OpenJurist

152 US 250 Carne v. Russ

152 U.S. 250

14 S.Ct. 578

38 L.Ed. 428

CARNE et al.
v.
RUSS.

No. 229.

March 5, 1894.

George W. Smith, for appellants.

Allan C. Story, for appellee.

Mr. Justice GRAY delivered the opinion of the court.

1

This was a bill in equity by Russ, as the owner of land in Chicago, worth more than $40,000, against Ogden and others, to set aside and cancel, as creating a cloud upon his title, a tax deed to Ogden, and a certificate of tax sale procured by the other defendants as his agents.

2

The bill alleged that the taxes upon which the tax deed and certificate were issued were illegally levied and apportioned, and that the plaintiff had tendered to the defendants the full amount of the taxes paid by them.

3

The defendants answered, denying the plaintiff's title, the illegality of the taxes, and the tender of payment.

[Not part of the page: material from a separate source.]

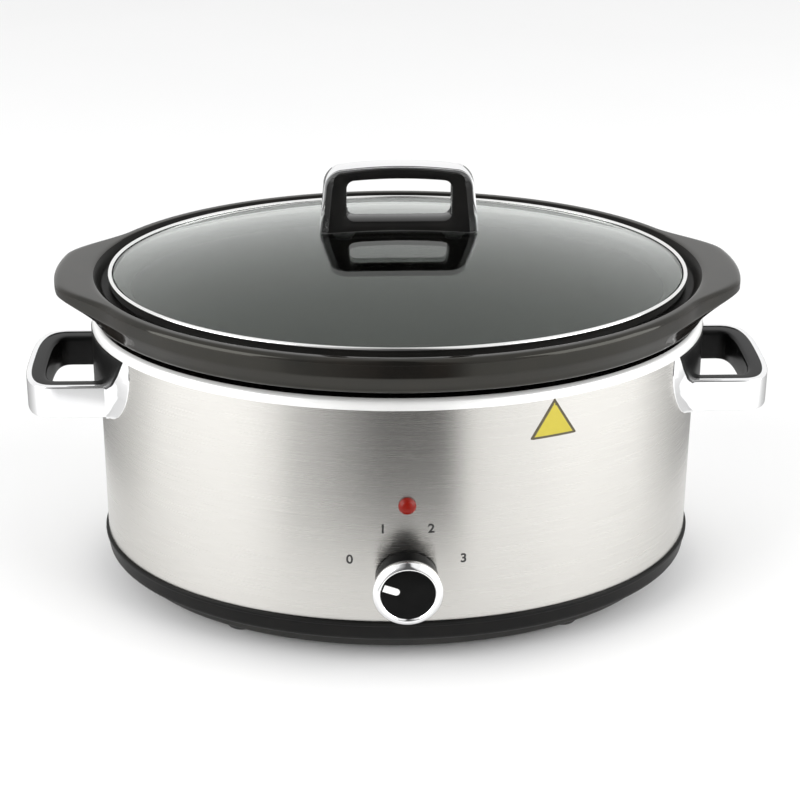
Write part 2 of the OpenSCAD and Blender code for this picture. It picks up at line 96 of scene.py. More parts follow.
# ---- mesh helpers ----

def eased(profile, size, steps=5):
    """Profile with each inner corner replaced by a curve that starts `size` before it and ends `size` after it.

    A corner's own size, if it has one, is the value at its index in `size`."""
    points = [Vector(p) for p in profile]
    out = [points[0]]
    for i in range(1, len(points) - 1):
        before, corner, after = points[i - 1], points[i], points[i + 1]
        wanted = size[i] if isinstance(size, list) else size
        cut = min(wanted, 0.49 * (before - corner).length, 0.49 * (after - corner).length)
        if cut < 0.01:
            out.append(corner)
            continue
        start = corner + (before - corner).normalized() * cut
        end = corner + (after - corner).normalized() * cut
        for k in range(steps + 1):
            t = k / steps
            out.append(start * (1 - t) ** 2 + corner * 2 * t * (1 - t) + end * t ** 2)
    out.append(points[-1])
    return out


def eased_loop(profile, sizes, steps=5):
    """The same for a closed profile, whose every corner is eased by its own size."""
    turned = [profile[-1], *profile, profile[0]]
    return eased(turned, [sizes[-1], *sizes, sizes[0]], steps)[1:-1]


def oval(a, b, z, count=ROUND):
    turns = [2 * math.pi * i / count for i in range(count)]
    return [(a * math.cos(t), b * math.sin(t), z) for t in turns]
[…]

But Ogden, in his answer, offered to waive his claim of title to the land, and to reconvey it to the plaintiff, if the plaintiff would pay him the sums paid by him, with penalties accrued thereon, and 10 per cent. interest; and the other defendants, in their answers, disclaimed all title in themselves.

4

At the hearing the defendants contended that the sums which the plaintiff was in equity bound to pay them amounted to $8,705.-34; but the circuit court held that those sums amounted to $4,291.84 only, and that the plaintiff, upon paying this amount, (which he forthwith paid into court,) was entitled to the relief prayed for, and entered a final decree in his favor. The defendants appealed to this court.

5

Upon the admissions of the answers, and upon the claims made by the defendants in the circuit court, and renewed in this court, it clearly appears that the plaintiff's title to the land was not really contested, but that the only matter in controversy was the amount of money which the plaintiff was equitably bound to pay to the defendants, and that the difference between the sum which the circuit court held him to pay and the highest sum claimed by the defendants was less than $5,000. The amount in controversy, therefore, is insufficient to support the appellate jurisdiction of this court. Act Feb. 16, 1875, c. 77, § 3, (18 Stat. 316;) Peyton v. Robertson, 9 Wheat. 527; Bank v. Hoof, 7 Pet. 168; Ross v. Prentiss, 3 How. 771; Tintsman v. Bank, 100 U. S. 6. Appeal dismissed.